Any Nincompoop Can Find the Problem

By Steve Saint
My mom had some great sayings. When I would complain about something, she would say, "Any nincompoop can find the problem, what we need are people who can find solutions."
If you have been interested in missions over the years and feel that you understand what missions is all about, the following observations may not agree with your perspective. With that caveat, please read on and think about the message.
When people from one place go to another place to help the native people, we call that missions. But what if the "Missionaries" go and do something for the native people that the native people are capable of doing themselves? Or, what if the "Missionaries" go and do for those indigenous people something that the indigenous people really need to learn to do for themselves?
That creates a huge problem in missions DEPENDENCY.
In Ecuador, when I was a boy, many of my classmates were in Ecuador because their fathers were assigned to the U.S. military mission to Ecuador. That's right, Christians are not the only ones who send "missionaries".
The father of one of my good high school friends was with the U.S. Air Force mission in Ecuador. Besides being a flight instructor, he was also a wanna-be archaeologist. The only thing I ever remember him talking about was his hobby of studying the Inca ruins that he had visited all over Ecuador. When I asked him what he did for the Ecuadorian Air Force, he made it clear that Ecuador didn't need flight instruction. The Ecuadorians already knew how to fly. He said the only reason that Ecuador wanted help from the U.S. Air Force was that they wanted U.S. funds.
Though I was just a boy, it seemed to me to be very wasteful for the U.S. Air Force to spend millions of dollars a year supporting a large staff of people who apparently weren't needed or wanted. As I got older, however, I realized that my friend's dad and his colleagues could have done something much worse than just spending their time pursuing hobbies like archaeology. They could have spent their time flying the Ecuadorian Air Force planes that we had given them, instead of allowing the Ecuadorians to gain experience flying them themselves. That way the Ecuadorian Air Force would have always been dependent on the U.S. government to defend their country.

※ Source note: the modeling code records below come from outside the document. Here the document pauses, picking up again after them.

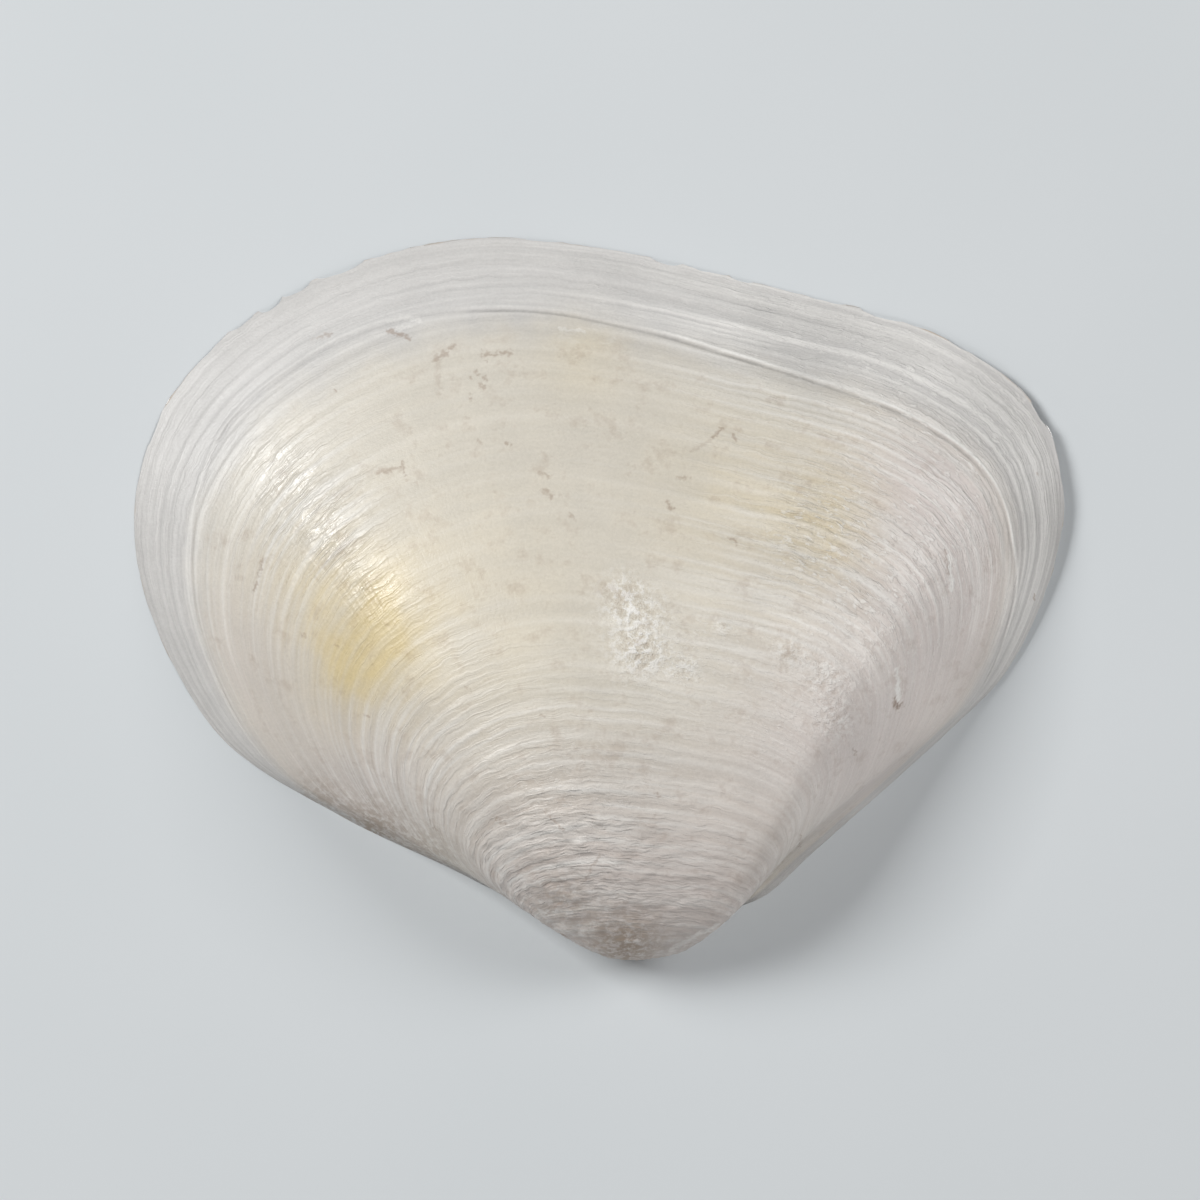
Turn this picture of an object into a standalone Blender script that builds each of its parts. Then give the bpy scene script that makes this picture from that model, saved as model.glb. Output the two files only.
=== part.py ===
"""One valve of Austromacoma constricta, the right one, lying on its rim with the outside up.

Its outside is a growth spiral. Every growth stage is a smaller copy of the margin, turned about the
hinge axis towards the beak, so the growth lines are the rows of the mesh. Its inside is a dome that
keeps the wall's thickness below the outside, with a hinge plate under the beak.

+X points to the narrow posterior end, +Y away from the hinge and +Z out of the convex side. The
margin's points and the growth stages are measured from the hinge point, which lies just behind the
margin, under the beak. At the end the valve is moved so that the origin is the bottom centre of its
bounding box.
"""

import math

import bmesh
import bpy
import numpy as np
from mathutils import Vector
from mathutils.bvhtree import BVHTree

MM = 0.001

# Driving sizes, in millimetres.
MARGIN = [
    (0.0, 1.1), (4.3, 1.1), (7.7, 2.0), (10.8, 4.7), (19.4, 12.4), (22.5, 15.6), (24.7, 20.0),
    (25.9, 24.5), (25.7, 28.2), (24.5, 31.2), (22.1, 33.7), (17.5, 36.3), (8.2, 38.9), (-2.0, 41.2),
    (-9.9, 41.7), (-18.4, 39.6), (-25.2, 35.3), (-28.9, 30.2), (-30.0, 24.9), (-29.0, 19.1),
    (-24.7, 11.6), (-17.5, 6.9), (-11.2, 3.9), (-6.8, 1.8), (-3.7, 1.1),
]
WALL_MIDDLE = 1.4
WALL_AT_RIM = 0.6
RIM_WIDTH = 0.6
WALL_GROWS_OVER = 12.0

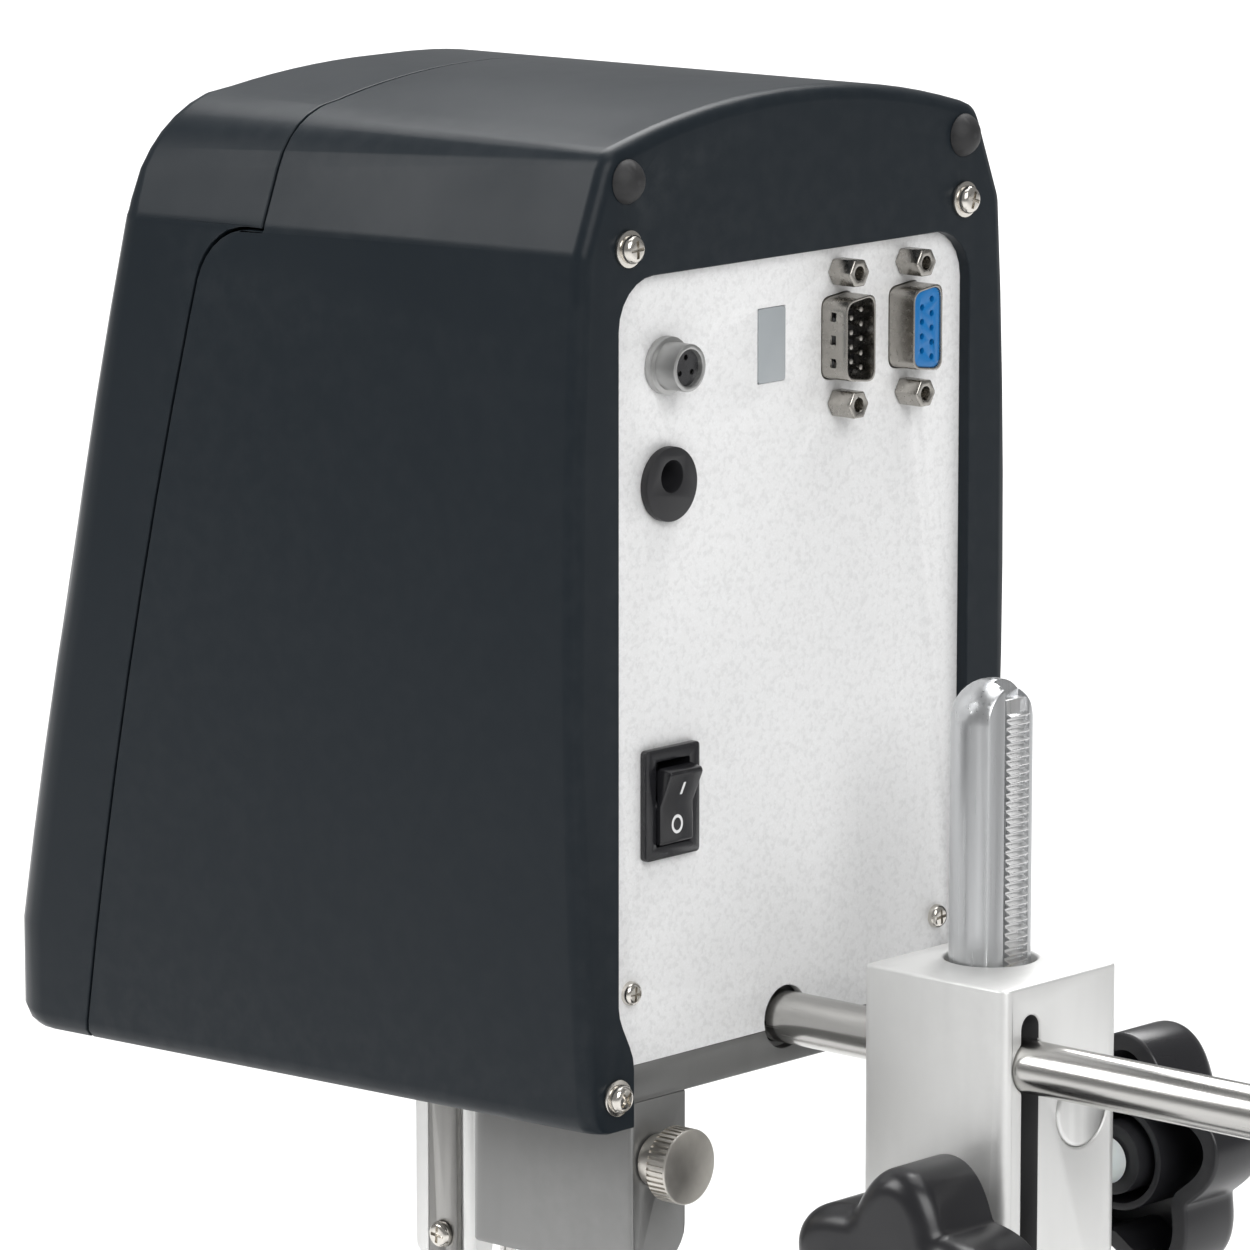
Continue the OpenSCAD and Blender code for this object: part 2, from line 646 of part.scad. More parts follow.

I am not really talking about whether or not it is wasteful for the U.S. Military to send "missionaries" to other countries. Just imagine, if you will, the similarities between the situation I have just described and North American Churches sending thousands of short-term "mission" groups to other countries to build, maintain, and paint buildings for indigenous people all over the world. Local people who are not only capable but would love to build their own buildings if somebody would just give them materials. But that would just be another form of dependency. What most of them really need are jobs so that they can buy their own materials to build their own houses, schools, and churches. This way indigenous people won't be perpetually dependent on the North American Church as a growing number of them are today.